If you haven't opted to build capstone-next (see above section), install the OS package for capstone now (Debian-based distributions):

sudo apt install libcapstone-dev

Install other dependencies:

sudo apt install libtbb-dev libzstd-dev libglfw3-dev libfreetype6-dev libgtk-3-dev

If you only build the command-line tool iree-tracy-capture and not the graphical iree-tracy-profiler, you can install only:

sudo apt install libtbb-dev libzstd-dev

The zstd version on Ubuntu 18.04 is old. You will need to install it from source from https://github.com/facebook/zstd.git

Maclink

If you haven't opted to build capstone-next (see above section), install the system capstone now:

brew install capstone

Install other dependencies:

brew install pkg-config glfw freetype tbb zstd

Build the Tracy toolslink

A CMake-based build system for Tracy is maintained as part of IREE. In your IREE host build directory, set the following CMake option:

cmake -DIREE_BUILD_TRACY=ON -DIREE_ENABLE_LLD=ON .

That enables building the Tracy server tools, iree-tracy-profiler and iree-tracy-capture, introduced above. It also enables building the tool iree-tracy-csvexport which can be used to export a captured trace as a CSV file (see Section 6 "Exporting zone statistics to CSV" in the Tracy manual).

TODO - switch to using upstream CMake project

Tracy now has an upstream CMake build for each of its components. We may be able to use this directly.

If profiling on Android/ARM, you might need the patch discussed in the next paragraph.

Consider building without assertions (cmake -DIREE_ENABLE_ASSERTIONS=OFF). At least iree-tracy-profiler has some faulty assertions that can cause the profiler UI to crash during normal usage.

Rebuild, either everything or just these specific targets:

cmake --build . --target iree-tracy-profiler iree-tracy-capture iree-tracy-csvexport

This should have created the iree-tracy-profiler, iree-tracy-capture, and iree-tracy-csvexport binaries:

$ find . -name iree-tracy-*
./tracy/iree-tracy-profiler
./tracy/iree-tracy-capture
./tracy/iree-tracy-csvexport

Android system settings required for Sampling and SysTracelink

When profiling on an Android device, in order to get the most useful information in the trace, tweak system permissions as follows before profiling. This needs to be done again after every reboot of the Android device.

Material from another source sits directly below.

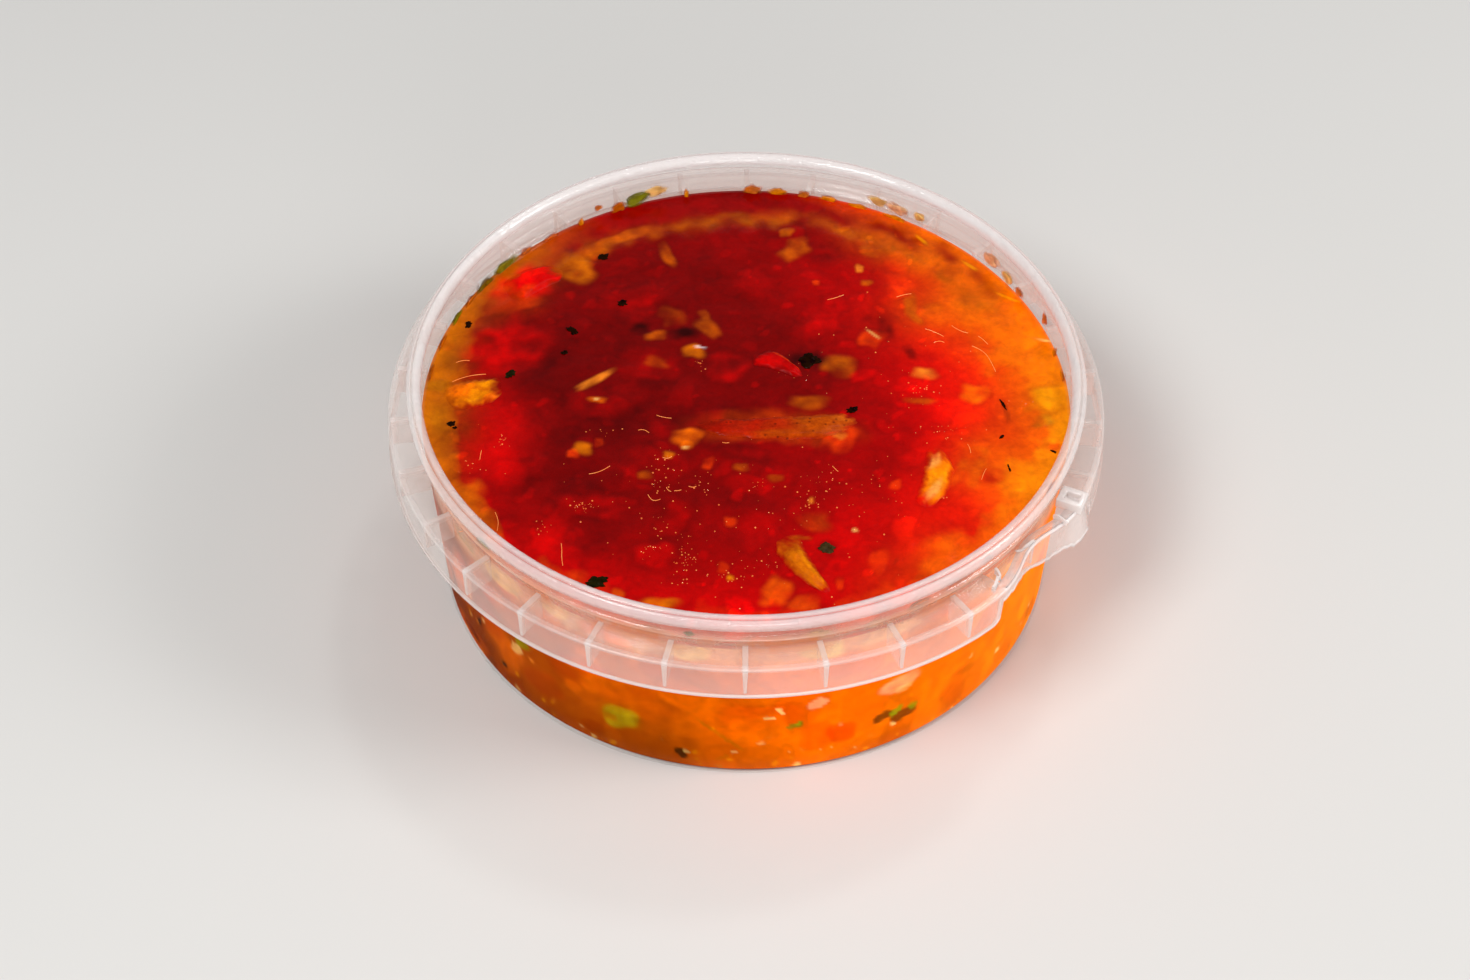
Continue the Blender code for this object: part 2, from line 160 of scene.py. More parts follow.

From your desktop, get a shell on the Android device:

adb shell

The following commands are meant to be run from that Android device shell. First, get root access:

su

Now run the following commands as root on the Android device:

setenforce 0
mount -o remount,hidepid=0 /proc
echo 0 > /proc/sys/kernel/perf_event_paranoid
echo 0 > /proc/sys/kernel/kptr_restrict

Note: in order for this to work, the device needs to be rooted, which means that the above su command must succeed. This is sometimes confused with the adb root command, but that's not the same. adb root restarts the adbd daemon as root, which causes device shells to be root shells by default. This is unnecessary here and we don't recommend it: real Android applications never run as root, so Tracy/Android has to support running benchmarks as regular user and it's best to stick to this for the sake of realistic benchmarks. Internally, Tracy executes su commands to perform certain actions, so it too relies on the device being rooted without relying on the benchmark process being run as root.